## OBJECTIVE:
In the records below, find the line with "Turn this picture" and the line with "END_BEVEL = 1.2"; return exactly those lines and every line between them.

>> BEGIN DATASET CONTENT

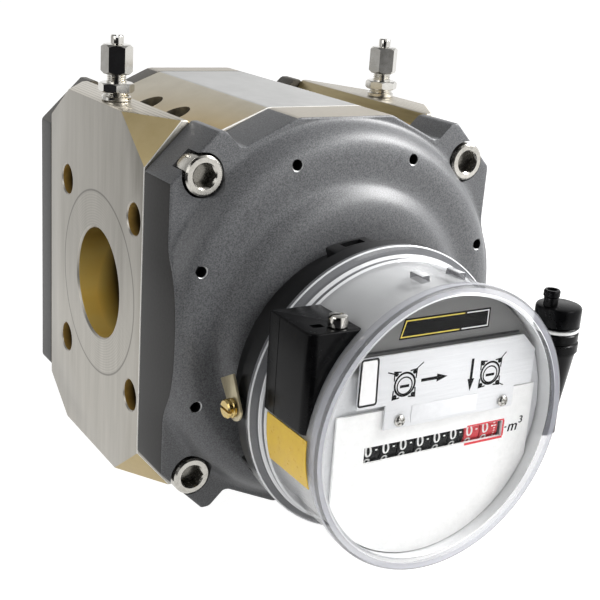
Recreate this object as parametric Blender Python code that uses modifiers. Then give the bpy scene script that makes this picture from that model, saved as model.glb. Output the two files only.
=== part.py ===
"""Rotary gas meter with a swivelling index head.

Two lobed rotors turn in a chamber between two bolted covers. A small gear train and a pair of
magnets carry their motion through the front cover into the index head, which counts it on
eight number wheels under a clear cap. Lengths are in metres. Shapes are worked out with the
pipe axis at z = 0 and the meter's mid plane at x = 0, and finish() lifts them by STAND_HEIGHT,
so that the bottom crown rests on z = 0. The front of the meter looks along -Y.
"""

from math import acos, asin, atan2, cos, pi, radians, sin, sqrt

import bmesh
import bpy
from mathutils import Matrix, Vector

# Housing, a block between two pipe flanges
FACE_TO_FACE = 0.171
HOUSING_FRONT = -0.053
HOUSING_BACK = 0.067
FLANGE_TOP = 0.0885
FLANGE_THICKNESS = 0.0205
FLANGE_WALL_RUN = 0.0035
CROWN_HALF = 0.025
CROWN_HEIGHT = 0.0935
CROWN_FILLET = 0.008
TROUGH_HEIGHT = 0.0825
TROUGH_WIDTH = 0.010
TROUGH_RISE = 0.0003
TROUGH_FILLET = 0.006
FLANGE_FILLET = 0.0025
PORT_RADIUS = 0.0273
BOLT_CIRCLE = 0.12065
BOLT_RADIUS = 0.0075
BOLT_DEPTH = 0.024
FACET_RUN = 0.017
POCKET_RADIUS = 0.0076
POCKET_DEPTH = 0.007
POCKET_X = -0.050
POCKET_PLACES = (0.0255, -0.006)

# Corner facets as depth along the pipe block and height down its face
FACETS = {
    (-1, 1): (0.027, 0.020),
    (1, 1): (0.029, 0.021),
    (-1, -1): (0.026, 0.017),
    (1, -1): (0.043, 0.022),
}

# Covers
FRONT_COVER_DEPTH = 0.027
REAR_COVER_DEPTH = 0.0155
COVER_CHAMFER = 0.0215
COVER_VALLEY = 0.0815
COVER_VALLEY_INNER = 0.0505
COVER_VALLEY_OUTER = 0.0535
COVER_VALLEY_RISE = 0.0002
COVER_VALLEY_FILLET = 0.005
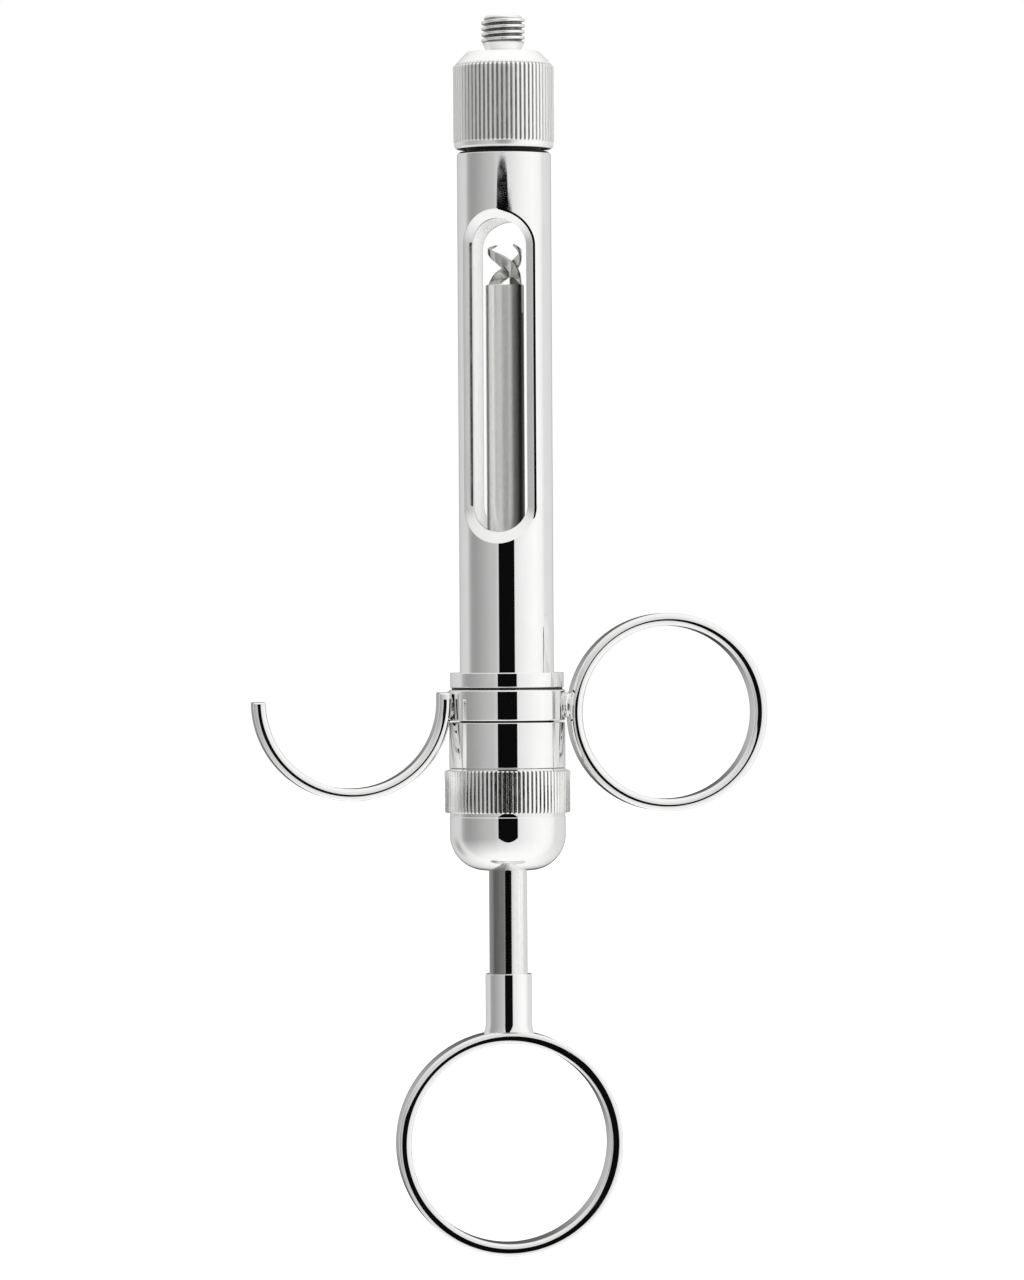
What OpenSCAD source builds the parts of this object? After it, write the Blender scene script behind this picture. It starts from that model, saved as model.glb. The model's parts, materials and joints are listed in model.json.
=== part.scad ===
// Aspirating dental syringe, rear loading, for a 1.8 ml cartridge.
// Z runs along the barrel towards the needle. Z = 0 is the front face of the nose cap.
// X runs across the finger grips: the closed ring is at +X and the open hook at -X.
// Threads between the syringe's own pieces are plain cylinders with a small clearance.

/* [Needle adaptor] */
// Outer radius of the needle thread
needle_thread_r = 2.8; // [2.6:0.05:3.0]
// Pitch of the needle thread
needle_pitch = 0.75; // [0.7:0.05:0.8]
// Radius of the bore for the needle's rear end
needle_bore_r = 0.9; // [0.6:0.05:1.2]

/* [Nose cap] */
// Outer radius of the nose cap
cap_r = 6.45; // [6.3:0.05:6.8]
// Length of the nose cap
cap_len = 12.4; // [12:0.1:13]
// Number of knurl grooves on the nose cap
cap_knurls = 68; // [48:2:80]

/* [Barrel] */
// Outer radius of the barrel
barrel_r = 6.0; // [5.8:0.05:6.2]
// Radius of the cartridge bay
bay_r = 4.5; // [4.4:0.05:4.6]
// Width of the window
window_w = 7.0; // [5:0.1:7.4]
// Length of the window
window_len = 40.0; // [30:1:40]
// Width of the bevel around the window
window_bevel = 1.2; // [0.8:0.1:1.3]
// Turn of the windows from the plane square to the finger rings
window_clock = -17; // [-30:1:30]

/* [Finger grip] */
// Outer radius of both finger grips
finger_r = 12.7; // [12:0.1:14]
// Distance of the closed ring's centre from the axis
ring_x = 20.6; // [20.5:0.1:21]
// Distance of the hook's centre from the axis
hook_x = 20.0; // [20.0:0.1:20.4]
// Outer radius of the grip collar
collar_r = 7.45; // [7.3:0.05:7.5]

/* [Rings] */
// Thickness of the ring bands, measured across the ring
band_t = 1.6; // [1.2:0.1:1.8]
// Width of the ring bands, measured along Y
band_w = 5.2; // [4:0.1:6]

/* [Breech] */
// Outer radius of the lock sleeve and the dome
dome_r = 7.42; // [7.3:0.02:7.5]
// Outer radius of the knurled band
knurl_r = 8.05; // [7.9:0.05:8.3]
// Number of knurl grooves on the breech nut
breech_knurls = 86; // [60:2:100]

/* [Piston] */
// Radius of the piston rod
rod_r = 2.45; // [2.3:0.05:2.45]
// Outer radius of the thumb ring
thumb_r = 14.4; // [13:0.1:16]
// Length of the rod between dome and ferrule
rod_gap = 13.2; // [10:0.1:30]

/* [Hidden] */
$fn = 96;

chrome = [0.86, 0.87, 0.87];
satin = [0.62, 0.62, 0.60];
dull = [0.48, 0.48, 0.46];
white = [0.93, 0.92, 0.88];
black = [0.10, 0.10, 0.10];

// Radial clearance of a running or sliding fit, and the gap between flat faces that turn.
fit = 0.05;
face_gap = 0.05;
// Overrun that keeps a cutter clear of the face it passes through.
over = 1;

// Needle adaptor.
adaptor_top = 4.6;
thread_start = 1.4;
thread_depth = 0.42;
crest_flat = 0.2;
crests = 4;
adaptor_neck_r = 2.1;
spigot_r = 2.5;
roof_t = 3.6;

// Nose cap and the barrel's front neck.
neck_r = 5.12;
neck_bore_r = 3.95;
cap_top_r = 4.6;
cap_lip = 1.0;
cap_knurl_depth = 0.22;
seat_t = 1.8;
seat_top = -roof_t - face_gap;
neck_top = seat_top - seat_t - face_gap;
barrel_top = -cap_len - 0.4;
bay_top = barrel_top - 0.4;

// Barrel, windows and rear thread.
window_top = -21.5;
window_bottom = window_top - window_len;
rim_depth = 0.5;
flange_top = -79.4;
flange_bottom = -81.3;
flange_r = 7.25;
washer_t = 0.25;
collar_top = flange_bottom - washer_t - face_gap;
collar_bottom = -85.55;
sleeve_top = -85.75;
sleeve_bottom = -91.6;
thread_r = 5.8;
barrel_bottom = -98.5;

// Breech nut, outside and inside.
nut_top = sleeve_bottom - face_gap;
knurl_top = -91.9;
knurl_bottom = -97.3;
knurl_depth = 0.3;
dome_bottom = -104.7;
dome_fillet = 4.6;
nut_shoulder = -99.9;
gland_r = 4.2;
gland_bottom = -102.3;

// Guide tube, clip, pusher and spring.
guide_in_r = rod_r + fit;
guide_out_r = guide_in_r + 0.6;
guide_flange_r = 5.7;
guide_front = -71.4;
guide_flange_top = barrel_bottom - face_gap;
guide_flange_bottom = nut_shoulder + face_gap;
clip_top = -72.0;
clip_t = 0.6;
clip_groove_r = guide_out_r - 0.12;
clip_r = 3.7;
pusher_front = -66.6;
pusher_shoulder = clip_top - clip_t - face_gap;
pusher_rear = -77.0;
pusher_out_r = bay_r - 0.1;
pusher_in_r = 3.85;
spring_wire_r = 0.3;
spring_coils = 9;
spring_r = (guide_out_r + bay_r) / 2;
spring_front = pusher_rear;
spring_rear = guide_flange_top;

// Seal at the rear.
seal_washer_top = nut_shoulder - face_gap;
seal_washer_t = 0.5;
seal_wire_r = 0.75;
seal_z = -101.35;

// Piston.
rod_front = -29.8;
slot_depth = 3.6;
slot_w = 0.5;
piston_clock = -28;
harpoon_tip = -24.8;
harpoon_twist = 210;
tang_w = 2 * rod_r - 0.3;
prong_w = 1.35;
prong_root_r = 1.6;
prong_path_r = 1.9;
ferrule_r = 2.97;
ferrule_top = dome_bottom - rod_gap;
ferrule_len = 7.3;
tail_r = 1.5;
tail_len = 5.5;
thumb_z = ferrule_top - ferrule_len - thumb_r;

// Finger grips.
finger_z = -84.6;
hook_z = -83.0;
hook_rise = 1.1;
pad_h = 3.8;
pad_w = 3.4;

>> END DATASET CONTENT
>> BEGIN DATASET CONTENT

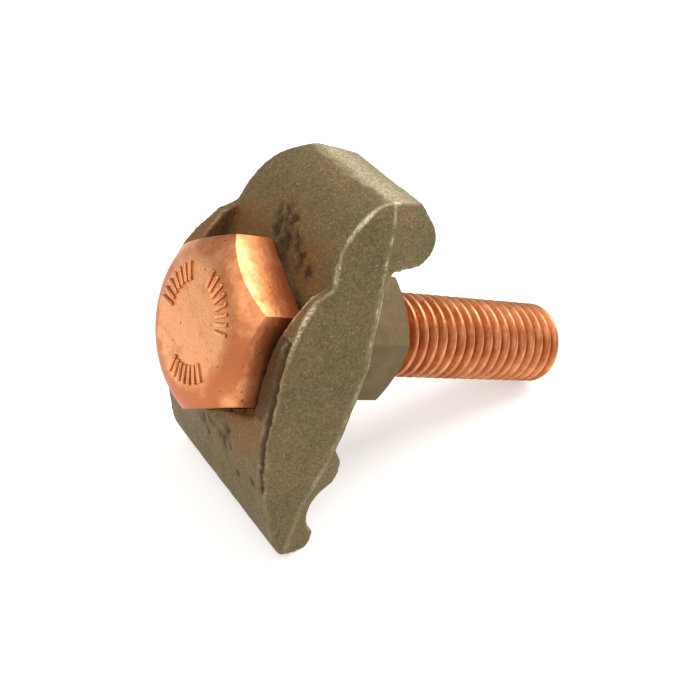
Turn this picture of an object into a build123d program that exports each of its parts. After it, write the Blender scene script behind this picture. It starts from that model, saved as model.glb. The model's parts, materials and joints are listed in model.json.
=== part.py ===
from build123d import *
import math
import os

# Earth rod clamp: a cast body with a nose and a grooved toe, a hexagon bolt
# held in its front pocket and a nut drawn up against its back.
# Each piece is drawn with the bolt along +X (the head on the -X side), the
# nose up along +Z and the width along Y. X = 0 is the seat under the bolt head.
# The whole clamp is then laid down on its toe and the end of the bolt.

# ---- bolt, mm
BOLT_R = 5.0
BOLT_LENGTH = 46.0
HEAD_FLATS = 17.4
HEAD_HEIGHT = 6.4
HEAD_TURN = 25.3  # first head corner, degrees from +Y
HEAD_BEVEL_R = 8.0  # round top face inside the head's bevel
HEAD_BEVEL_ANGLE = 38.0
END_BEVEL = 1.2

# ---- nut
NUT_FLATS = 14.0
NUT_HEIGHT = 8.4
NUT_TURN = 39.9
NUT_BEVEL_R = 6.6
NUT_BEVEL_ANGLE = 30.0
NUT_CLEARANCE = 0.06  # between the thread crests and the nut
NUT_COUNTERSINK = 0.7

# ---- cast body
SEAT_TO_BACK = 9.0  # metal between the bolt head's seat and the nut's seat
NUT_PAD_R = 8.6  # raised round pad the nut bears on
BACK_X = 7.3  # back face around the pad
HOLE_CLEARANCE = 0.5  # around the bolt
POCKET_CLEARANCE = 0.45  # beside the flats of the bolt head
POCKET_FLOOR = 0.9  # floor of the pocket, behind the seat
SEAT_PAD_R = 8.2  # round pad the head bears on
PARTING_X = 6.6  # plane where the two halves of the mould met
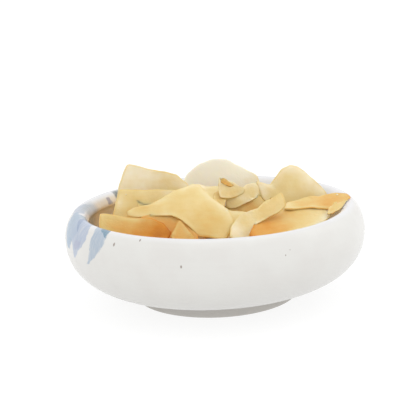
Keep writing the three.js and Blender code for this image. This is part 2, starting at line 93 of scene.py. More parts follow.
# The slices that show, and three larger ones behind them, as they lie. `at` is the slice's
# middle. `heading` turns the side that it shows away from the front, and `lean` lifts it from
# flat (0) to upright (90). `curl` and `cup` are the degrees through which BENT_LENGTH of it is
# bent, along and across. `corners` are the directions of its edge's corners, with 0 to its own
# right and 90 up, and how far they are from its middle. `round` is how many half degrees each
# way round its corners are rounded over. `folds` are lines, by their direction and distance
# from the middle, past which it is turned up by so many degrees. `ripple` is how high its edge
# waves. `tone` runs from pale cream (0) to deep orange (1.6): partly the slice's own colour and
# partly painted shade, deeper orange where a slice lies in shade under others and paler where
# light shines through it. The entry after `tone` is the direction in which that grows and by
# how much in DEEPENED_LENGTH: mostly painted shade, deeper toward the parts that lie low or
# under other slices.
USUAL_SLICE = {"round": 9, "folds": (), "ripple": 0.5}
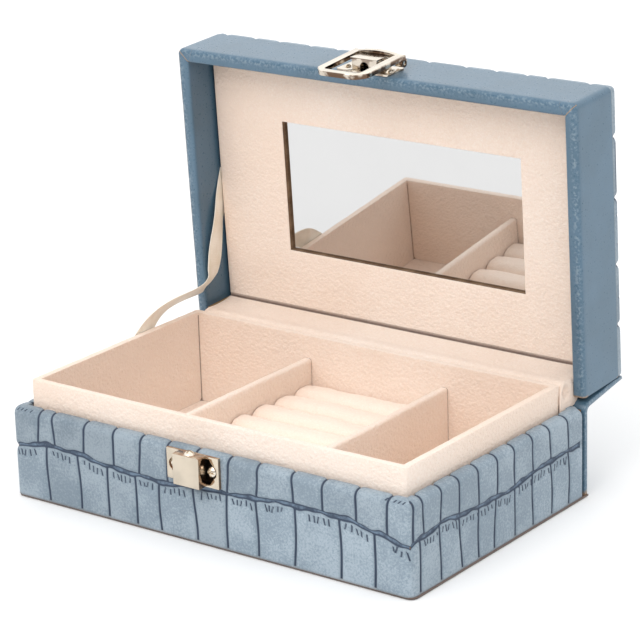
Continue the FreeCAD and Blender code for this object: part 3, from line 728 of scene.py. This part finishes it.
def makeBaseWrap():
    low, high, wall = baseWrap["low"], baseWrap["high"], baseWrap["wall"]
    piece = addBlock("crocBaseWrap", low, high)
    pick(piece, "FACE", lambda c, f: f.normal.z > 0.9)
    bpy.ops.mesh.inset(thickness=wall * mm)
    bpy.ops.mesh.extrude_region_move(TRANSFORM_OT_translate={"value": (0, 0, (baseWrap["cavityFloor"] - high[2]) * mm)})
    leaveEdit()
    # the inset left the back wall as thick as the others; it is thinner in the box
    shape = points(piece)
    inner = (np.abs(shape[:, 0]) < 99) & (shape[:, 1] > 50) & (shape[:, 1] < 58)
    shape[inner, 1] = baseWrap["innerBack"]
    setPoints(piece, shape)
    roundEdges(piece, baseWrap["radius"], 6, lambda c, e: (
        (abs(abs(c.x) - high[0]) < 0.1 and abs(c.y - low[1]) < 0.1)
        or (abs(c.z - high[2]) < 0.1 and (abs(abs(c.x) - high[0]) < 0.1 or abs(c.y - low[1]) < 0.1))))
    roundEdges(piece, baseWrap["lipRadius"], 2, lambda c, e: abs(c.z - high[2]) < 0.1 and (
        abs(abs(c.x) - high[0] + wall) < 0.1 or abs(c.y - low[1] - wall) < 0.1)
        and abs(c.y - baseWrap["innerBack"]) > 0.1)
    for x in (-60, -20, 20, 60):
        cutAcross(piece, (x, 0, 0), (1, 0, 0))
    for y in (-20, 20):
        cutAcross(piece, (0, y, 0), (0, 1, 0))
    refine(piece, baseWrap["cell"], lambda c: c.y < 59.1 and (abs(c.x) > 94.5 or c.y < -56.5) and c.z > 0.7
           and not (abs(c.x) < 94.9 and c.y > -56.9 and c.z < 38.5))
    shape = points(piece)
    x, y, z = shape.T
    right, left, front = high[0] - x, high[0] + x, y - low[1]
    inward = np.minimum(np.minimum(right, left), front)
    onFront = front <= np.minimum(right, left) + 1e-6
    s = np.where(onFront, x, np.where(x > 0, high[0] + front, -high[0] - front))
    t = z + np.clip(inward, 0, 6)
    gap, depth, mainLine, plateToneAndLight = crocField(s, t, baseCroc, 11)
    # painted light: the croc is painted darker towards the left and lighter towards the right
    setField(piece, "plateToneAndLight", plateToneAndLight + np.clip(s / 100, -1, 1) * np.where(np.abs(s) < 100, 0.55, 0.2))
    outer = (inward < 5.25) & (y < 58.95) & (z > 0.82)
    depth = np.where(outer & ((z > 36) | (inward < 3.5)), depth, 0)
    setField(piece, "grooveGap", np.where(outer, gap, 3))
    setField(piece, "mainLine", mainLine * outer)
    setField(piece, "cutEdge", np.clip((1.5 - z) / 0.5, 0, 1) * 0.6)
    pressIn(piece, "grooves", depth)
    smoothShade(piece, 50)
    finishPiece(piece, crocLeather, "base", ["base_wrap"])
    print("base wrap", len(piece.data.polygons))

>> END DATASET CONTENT
>> BEGIN DATASET CONTENT

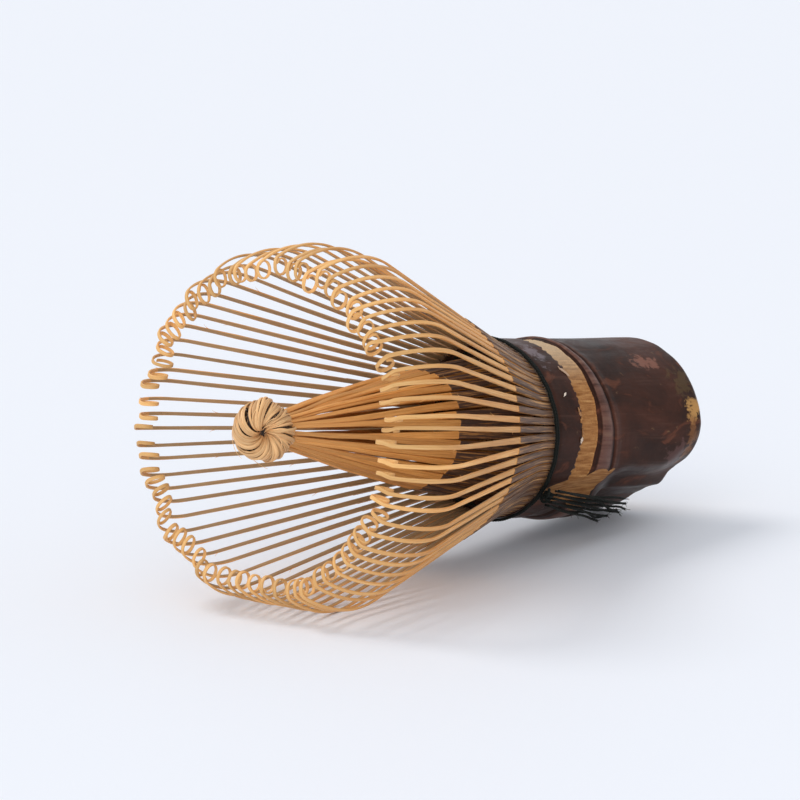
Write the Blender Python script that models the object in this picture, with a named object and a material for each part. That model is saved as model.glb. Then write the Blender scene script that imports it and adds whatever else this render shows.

>> END DATASET CONTENT

## OUTPUT BELOW:
Turn this picture of an object into a build123d program that exports each of its parts. After it, write the Blender scene script behind this picture. It starts from that model, saved as model.glb. The model's parts, materials and joints are listed in model.json.
=== part.py ===
from build123d import *
import math
import os

# Earth rod clamp: a cast body with a nose and a grooved toe, a hexagon bolt
# held in its front pocket and a nut drawn up against its back.
# Each piece is drawn with the bolt along +X (the head on the -X side), the
# nose up along +Z and the width along Y. X = 0 is the seat under the bolt head.
# The whole clamp is then laid down on its toe and the end of the bolt.

# ---- bolt, mm
BOLT_R = 5.0
BOLT_LENGTH = 46.0
HEAD_FLATS = 17.4
HEAD_HEIGHT = 6.4
HEAD_TURN = 25.3  # first head corner, degrees from +Y
HEAD_BEVEL_R = 8.0  # round top face inside the head's bevel
HEAD_BEVEL_ANGLE = 38.0
END_BEVEL = 1.2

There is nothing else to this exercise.